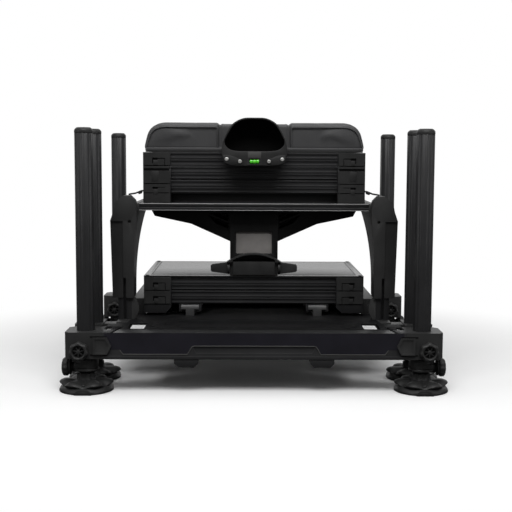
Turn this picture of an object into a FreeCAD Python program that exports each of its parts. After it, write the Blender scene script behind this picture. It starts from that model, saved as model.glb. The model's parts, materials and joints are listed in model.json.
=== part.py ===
import FreeCAD, Part
import math
import os
from types import SimpleNamespace
from FreeCAD import Placement, Rotation, Vector
import Sketcher

# Fishing seat box: a padded lift-up seat over a case of shallow drawers, carried on a
# telescoping pedestal and two side arms, above a low drawer case, a sliding footplate and six legs.
# X runs to the right, Y to the back, Z up. The origin is on the ground at the middle of the box.

os.makedirs("parts", exist_ok=True)
doc = FreeCAD.newDocument("seat_box")

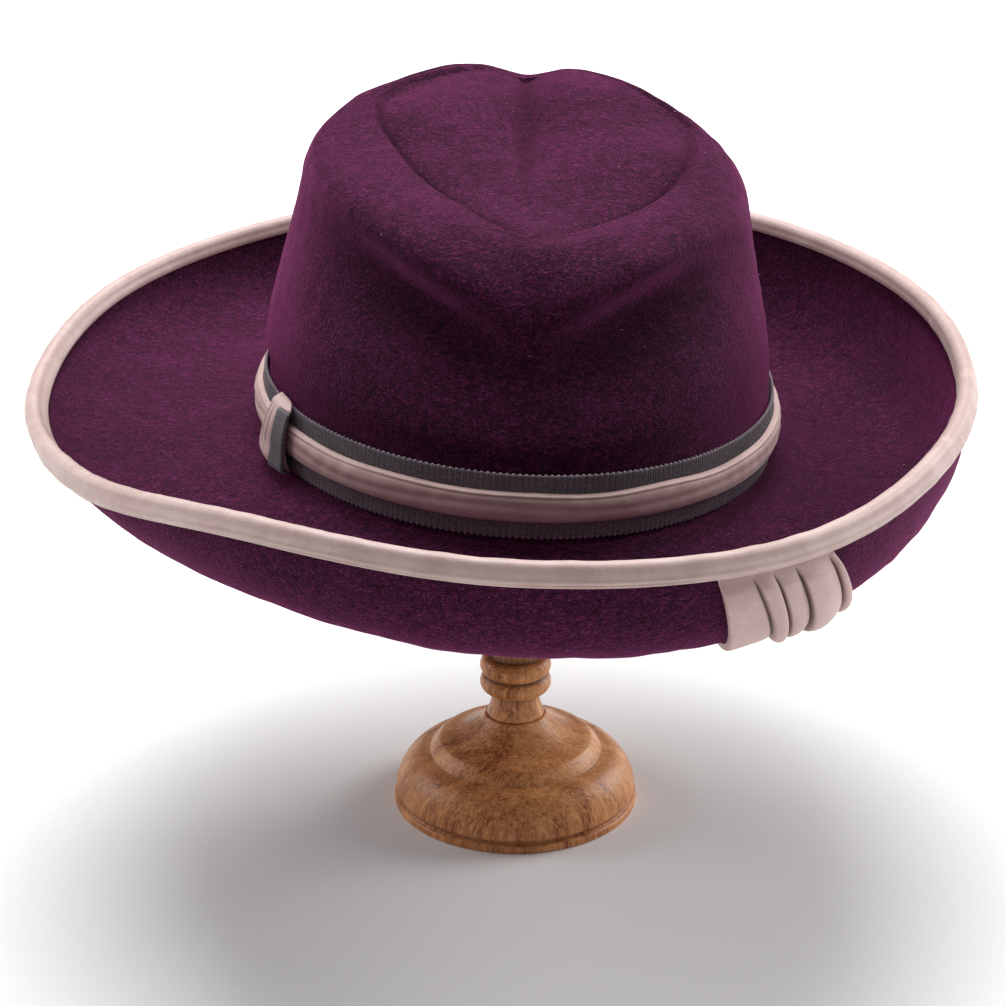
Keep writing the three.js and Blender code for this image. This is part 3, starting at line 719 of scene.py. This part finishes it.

#### What you are asked to do:
Return exactly the leading lines of the listing, stopping after the line in which "import Sketcher" occurs.

#### Completed task:
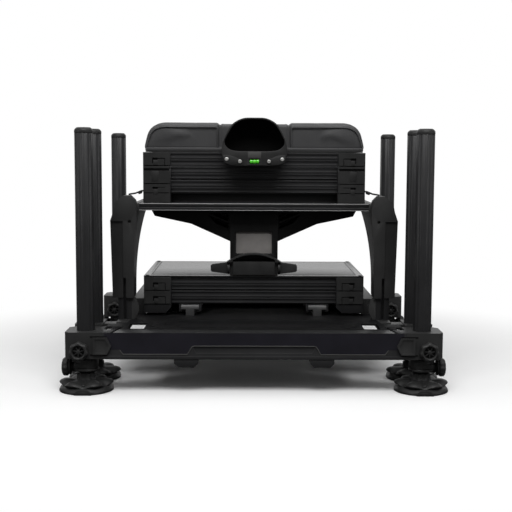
Turn this picture of an object into a FreeCAD Python program that exports each of its parts. After it, write the Blender scene script behind this picture. It starts from that model, saved as model.glb. The model's parts, materials and joints are listed in model.json.
=== part.py ===
import FreeCAD, Part
import math
import os
from types import SimpleNamespace
from FreeCAD import Placement, Rotation, Vector
import Sketcher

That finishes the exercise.